But even with so much attention, Edith’s life was coming to a close.
Spiritual condition
While Edith was trying to avoid the sadness and heaviness of her inevitable death, Ellen White called her to turn to her relationship with Christ:
You have ever been reaching out for human sympathy, human love, and you have led others to center their affections upon you. You have not loved Jesus, nor served Him. To make God’s grace our own, we must do our part most faithfully, work to keep our souls in the love of Jesus, and then we shall bring forth fruit meet for repentance. We are to seek, that we may find; knock, that it may be opened unto us.[4]
Ellen White had much to say about Edith’s spiritual condition, about which she was greatly concerned. She was worried that Edith had spent so much time receiving pity from her friends and loved ones that she had not spent time to know Jesus or share Jesus. On November 23rd, after Edith shared her testimony at church, Ellen White wrote to her son, W.C. White, and told him, “I am sorry to say she is not spiritual and does not know how to come to the light.”[5]
Despite her fears, Ellen White wrote letters and had conversations with Edith over the course of 1885, giving Edith practical advice such as leaving the suitors alone and taking up a more physically active lifestyle. But Ellen White’s most precious comments were found in how she tried to define true religion to a girl who had been brought up in an Adventist home, but had never related to Jesus as her personal friend and Savior.
True religion may be distinguished from its counterfeit. There is a test which shows the difference between the precious coin and the base metal. This test is to be daily applied. “By their fruits ye shall know them.” Do we reveal love for God and His truth? Do we love our neighbor as we love ourselves? … It is amid the activities of life, in the everyday contact with one another, that we are to reveal that love which is made of deeds. Like a thread of gold this love must run through the daily experience.[6]
A changing heart
Although at first, Ellen White did not see the effects of her witness, in the few months before her death, Edith took greater interest in repenting and learning the story of the gospel. In a letter to Addie Walling, Ellen White bemoaned the fact that Edith would learn God’s grace so soon to her time of death, when she was at her most frail.[7] Yet, Ellen White was thrilled that Edith would know her Savior.
In a letter to an unknown individual, Ellen White recounted the week before Edith’s death.[8] On December 18, 1885, Ellen White sat beside Edith’s bedside while Edith confessed her uncertainty of the future. Edith had pored over Ellen White’s letters and had apologized to the friends and people she had hurt, but she was still scared that God would not forgive her.
This was a question Ellen White had pondered when she was thirteen, overwhelmed by the weight of her own sin. But now, at the age of fifty-eight, she answered the question for the young woman using the words found in Exodus 34:6-7: ““The Lord, the Lord, the compassionate and gracious God, slow to anger, abounding in love and faithfulness, maintaining love to thousands, and forgiving wickedness, rebellion and sin.” She assured Edith that God would forgive every transgression and supply for every deficiency.

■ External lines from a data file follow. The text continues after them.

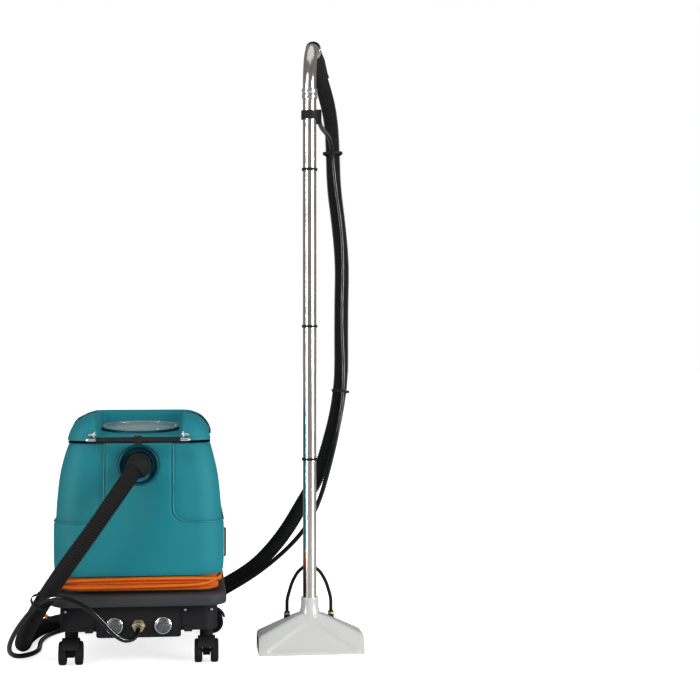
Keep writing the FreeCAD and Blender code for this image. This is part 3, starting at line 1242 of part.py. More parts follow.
def nearest_on_route(route, point):
    """The nearest point of a route's straight runs to a point, and the run's end."""
    best = None
    for a, b in zip(route, route[1:]):
        start, end = Vector(a), Vector(b)
        share = max(0.0, min(1.0, (Vector(point) - start).dot(end - start) / (end - start).Length ** 2))
        near = start + (end - start) * share
        gap = (near - Vector(point)).Length
        if best is None or gap < best[0]:
            best = (gap, near, near + (end - start))
    return best[1], best[2]


def hose_ties():
    """The ties that bundle the two hoses."""
    ties = []
    for place in TIE_PLACES:
        near, ahead = nearest_on_route(VAC_ROUTE, place)
        solution, _ = nearest_on_route(SOLUTION_ROUTE, near)
        ties.append(hose_tie(near, ahead, solution))
    return ties


# ---- write every node ------------------------------------------------------------------------
def main():
    """Build and write every node."""
    save("chassis", chassis())
    save("bumper_tray", bumper_tray())
    save("cord_neck", cord_neck())
    build_casters()
    save("solution_tank", solution_tank())
    save("recovery_tank", recovery_tank())
    save("tank_gasket", tank_gasket())
    save("port_boss", port_boss())
    save("inlet_elbow", inlet_elbow())
    save("tank_lid", tank_lid())
    save("dome_collar", dome_collar())
    save("inspection_dome", dome_shell())
    save("bail_lugs", bail_lugs())
    save("carry_bail", carry_bail())
    save("bail_grip", bail_grip())
    save("float_cage", float_cage())
    save("float_ball", float_ball())
    save("vacuum_motor", vacuum_motor())
    save("motor_rotor", motor_rotor())
    save("exhaust_duct", exhaust_duct())
    save("pump", pump())
    save("supply_line", supply_line())
    save("terminal_box", terminal_box())
    save("cord_gland", cord_gland())
    save("switch_housings", switch_housings())
    for name, x in control_xs().items():
        if name != "coupler":
            save(f"{name}_rocker", switch_rocker(x))
    save("switch_boots", switch_boots())
    save("coupler_body", coupler_body())
    save("coupler_collar", coupler_collar())
    save("hose_tail", hose_tail())
    save("drain_outlet", drain_outlet())
    save("drain_cap", drain_cap())
    save("level_tube", level_tube())
    save("floor_head", floor_head())
    save("head_glide", head_glide())
    save("spray_jets", spray_jets())
    save("jet_lines", jet_lines())
    save("wand_line", wand_line())
    save("wand_tube", wand_tube())
    save("joint_ring", joint_ring())
    save("wand_bend", wand_bend())
    save("hose_cuff", hose_cuff())
    save("valve_body", valve_body())
    save("valve_trigger", valve_trigger())
    save("wand_ties", wand_ties())
    save("vacuum_hose", route_tube("vacuum_hose", VAC_ROUTE, VAC_HOSE_DIAMETER))
    save("solution_hose", route_tube("solution_hose", SOLUTION_ROUTE, SOLUTION_HOSE_DIAMETER))
    save("hose_ties", hose_ties())
    save("cord_winding", cord_winding())
    save("cord_lead", route_tube("cord_lead", LEAD_ROUTE, CORD_DIAMETER))
    save("cord_tail", route_tube("cord_tail", TAIL_ROUTE, CORD_DIAMETER))
    save("mains_plug", mains_plug())


main()
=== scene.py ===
"""Looks of the spray extraction carpet cleaner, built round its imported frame.

Units are metres. Shapes are worked out about the machine's own centre on the floor and are moved
to the frame's origin as each mesh is made. +X is the right, -Y the front and +Z up.
"""
import logging
import math
from dataclasses import dataclass, field
from enum import Enum

import bpy
import numpy as np
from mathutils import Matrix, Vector


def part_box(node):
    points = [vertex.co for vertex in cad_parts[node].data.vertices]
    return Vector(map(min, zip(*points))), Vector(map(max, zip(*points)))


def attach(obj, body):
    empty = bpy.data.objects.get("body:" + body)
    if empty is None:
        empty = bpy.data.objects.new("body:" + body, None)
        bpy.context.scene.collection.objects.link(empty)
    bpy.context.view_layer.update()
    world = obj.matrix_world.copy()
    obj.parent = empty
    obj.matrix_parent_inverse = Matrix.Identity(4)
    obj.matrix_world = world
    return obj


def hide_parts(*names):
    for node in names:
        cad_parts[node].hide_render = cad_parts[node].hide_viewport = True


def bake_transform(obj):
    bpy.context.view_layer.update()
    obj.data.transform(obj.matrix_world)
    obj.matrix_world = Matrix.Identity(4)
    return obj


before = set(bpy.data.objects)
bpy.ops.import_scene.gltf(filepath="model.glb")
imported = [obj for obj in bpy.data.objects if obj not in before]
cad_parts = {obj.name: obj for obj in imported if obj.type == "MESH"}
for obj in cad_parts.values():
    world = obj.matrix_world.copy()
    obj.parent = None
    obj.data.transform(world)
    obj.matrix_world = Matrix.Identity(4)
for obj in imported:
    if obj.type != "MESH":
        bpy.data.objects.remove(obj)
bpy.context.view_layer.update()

LOG = logging.getLogger("carpet_cleaner")
TAU = 2 * math.pi
Array = np.ndarray
Point = tuple[float, float, float]


# ---- shapes worked out as whole arrays ---------------------------------------------------------
def unit(vectors: Array) -> Array:
    """Vectors scaled to length one.

    Args:
        vectors: Any array whose last axis holds x, y and z.

    Returns:
        The same directions, each of length one.
    """
    return vectors / np.maximum(np.linalg.norm(vectors, axis=-1, keepdims=True), 1e-12)


def ease(value: Array, low: float, high: float) -> Array:
    """A smooth step: 0 up to low, 1 past high, 3t^2 - 2t^3 between.

    Args:
        value: The numbers to step.
        low: Where the step starts; it may be above high, and the step then falls.
        high: Where the step ends.

    Returns:
        Numbers from 0 to 1.
    """
    t = np.clip((np.asarray(value, float) - low) / (high - low), 0, 1)
    return t * t * (3 - 2 * t)


def chaikin(points: list[tuple[float, ...]], times: int = 2) -> Array:
    """Corner cutting: each run gives way to its quarter and three-quarter points, ends kept.

    Args:
        points: The corners of an open line.
        times: How often the corners are cut.

    Returns:
        The smoothed line's points.
    """
    line = np.array(points, float)
    for _ in range(times):
        near = 0.75 * line[:-1] + 0.25 * line[1:]
        far = 0.25 * line[:-1] + 0.75 * line[1:]
        cut = np.stack([near, far], axis=1).reshape(-1, line.shape[1])
        line = np.concatenate([line[:1], cut, line[-1:]])
    return line


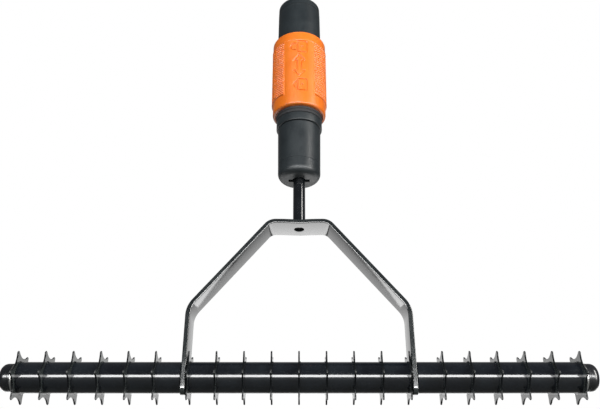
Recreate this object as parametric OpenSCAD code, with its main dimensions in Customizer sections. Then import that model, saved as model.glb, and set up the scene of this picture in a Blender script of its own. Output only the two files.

Edith replied with simple words of faith: “I believe He accepts me. I believe He loves me, and I, all undeserving, have His peace.”[9] For two days, Ellen White ministered to Edith, crying in prayer for her. She prayed for Christ’s peace, which everyone present felt in the room that weekend.
Before Ellen White left, Edith surrendered her heart to Jesus, trusting that whatever happened next would be with Jesus by her side.
Christmas Eve death
Edith Andrews died on Christmas Eve, 1885. It was a somber day in the community, as another individual, Sister Kelly, had also unexpectedly passed. On Christmas morning, Ellen White spoke of a “great solemnity” upon her mind.[10] But she believed Edith had been accepted by Jesus, awaiting resurrection morning.

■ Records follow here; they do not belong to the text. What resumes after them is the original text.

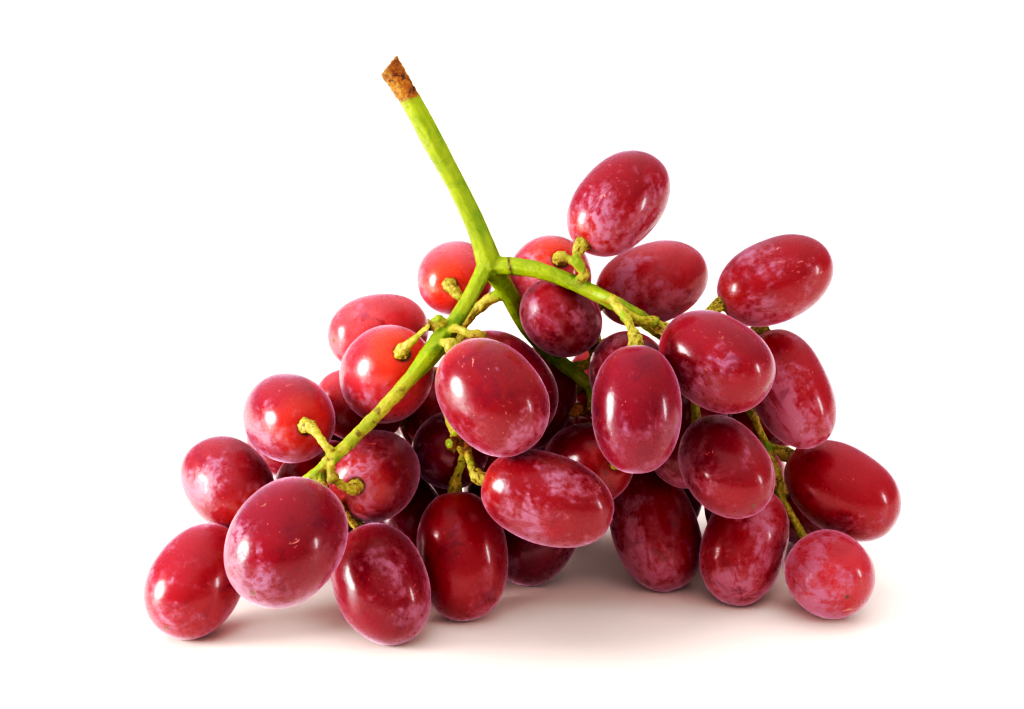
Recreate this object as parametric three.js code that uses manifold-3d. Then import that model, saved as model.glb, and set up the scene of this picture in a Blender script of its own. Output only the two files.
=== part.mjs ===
// A bunch of red table grapes lying on a flat surface: one green stem skeleton (peduncle, rachis, shoulders
// and pedicels, which grow as one piece) and the berries it carries. Millimetres, +Z up, resting on Z = 0.
import * as THREE from "three";
import { mergeVertices } from "three/addons/utils/BufferGeometryUtils.js";
import Module from "manifold-3d";

// ---- driving dimensions, mm ----
const BERRY_DIAMETER = 20; // of a berry whose `wide` is 1
const BERRY_LENGTH = 26.5; // of a berry whose `long` is 1
const SNAP_FACE = [-0.77, 0.1, 0.64]; // the way that the snapped end of the peduncle faces
const SNAP_DEPTH = 1.6; // how far the snapped face lies below the end of the peduncle's course
const SPREAD = 1; // how far the whole arrangement is opened out from the stem's main fork
const PEDUNCLE_RADIUS = 2.1; // of the main stem
const PEDICEL_RADIUS = 0.95; // of the thin stalk of one berry
const RECEPTACLE_RADIUS = 1.9; // of the stalk's swollen end, where the berry sits
const RECEPTACLE_LENGTH = 3.6; // of that swollen end
const BERRY_GAP = 0.4; // between neighbouring berries
const STEM_GAP = 0.3; // between the stem and any berry, its own included
const SEAT_DEPTH = 0.6; // how far a stalk reaches into its berry before it is trimmed to the gap

// ---- shape of one berry ----
const BERRY_SIDES = 12;
const BERRY_RINGS = 6;
const BERRY_FULLNESS = 2.15; // exponent of the outline: 2 is an ellipse, more is fuller
const CORE_BALLS = 7; // balls along a berry's axis that stand for it when berries are pushed apart

// ---- settling and stalk routing ----
const SETTLE_ROUNDS = 500;
const GIVE = new THREE.Vector3(0.25, 1, 0.25); // how readily a berry is pushed along each axis
const ROUTE_ROUNDS = 120;
const ROUTE_POINTS = 8;
const ROUTE_SMOOTHING = 0.35;
const STALK_LEAD = 4; // length over which a stalk leaves its branch and meets its berry square on
const STALK_ROOM = PEDICEL_RADIUS + 2 * STEM_GAP; // between the middle of a stalk and any berry
const RING_STEP = 5; // spacing of the rings that a branch is built from
const BRANCH_STEP = 2.5; // spacing of the balls that keep berries off a branch

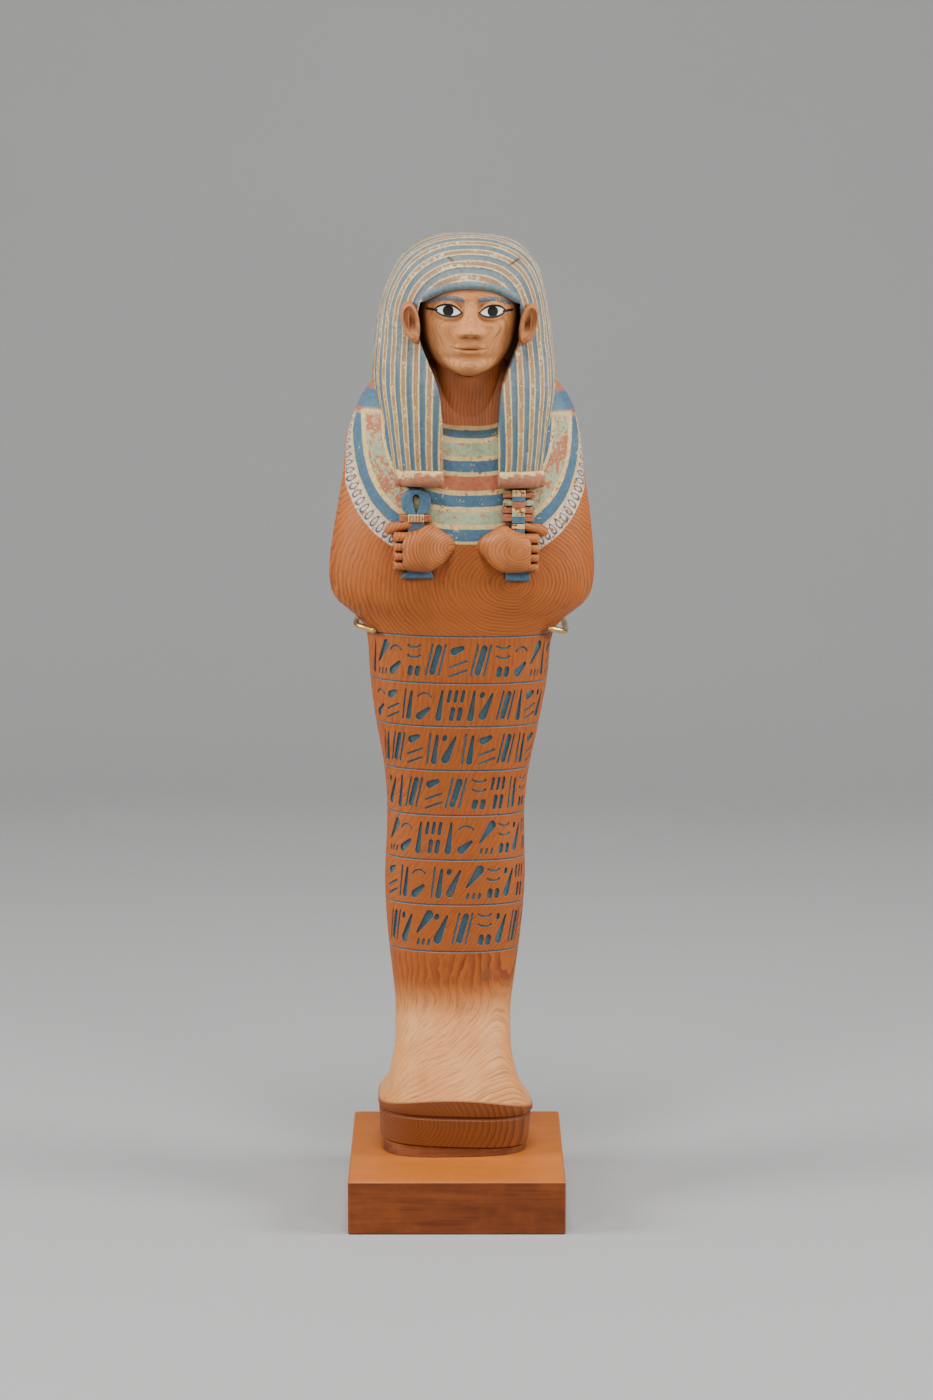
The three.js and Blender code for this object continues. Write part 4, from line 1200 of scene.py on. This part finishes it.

To B.L. Whitney, the 1885 Swiss conference president who reported on Ellen White’s missions in Europe, Edith’s death reminded Ellen White of her brother Robert’s death to tuberculosis, and her own suffering with tuberculosis at an early age.[11] Adventist author D.A. Delafield thinks Edith’s death reminded Ellen White of her husband’s sudden death four years earlier, and the deaths of her sons Henry and Herbert.[12]
Whatever was brought to mind, Ellen White in her exhausted state did not take part in Edith’s funeral service. In her words, “Past scenes of suffering and death of my loved ones in the family circle urge themselves upon me and I live it all over again.”[13] Even with the relief of Edith’s trust in Christ, and her own family’s love for Christ, Ellen White’s mind was filled with grief. She spent the day after Christmas in mourning, as grief replayed memories.
Words of comfort
The story ends here, but to those who mourn, Ellen White’s comforting words to Edith in November 1885 may give solace:
Let sad affliction come, let trials enter our circle, and the sunshine leaves us when we need it most. Companions will amuse us with light and cheerful talk; they will frequently flatter us with attention; but the thoughts and heaviness return to us again as unwelcome guests. These are lessons that you have to learn, late: that it is not that which is around us, not place or circumstances, but what is in us; not what we have, but what we really are that makes us have genuine happiness.[14]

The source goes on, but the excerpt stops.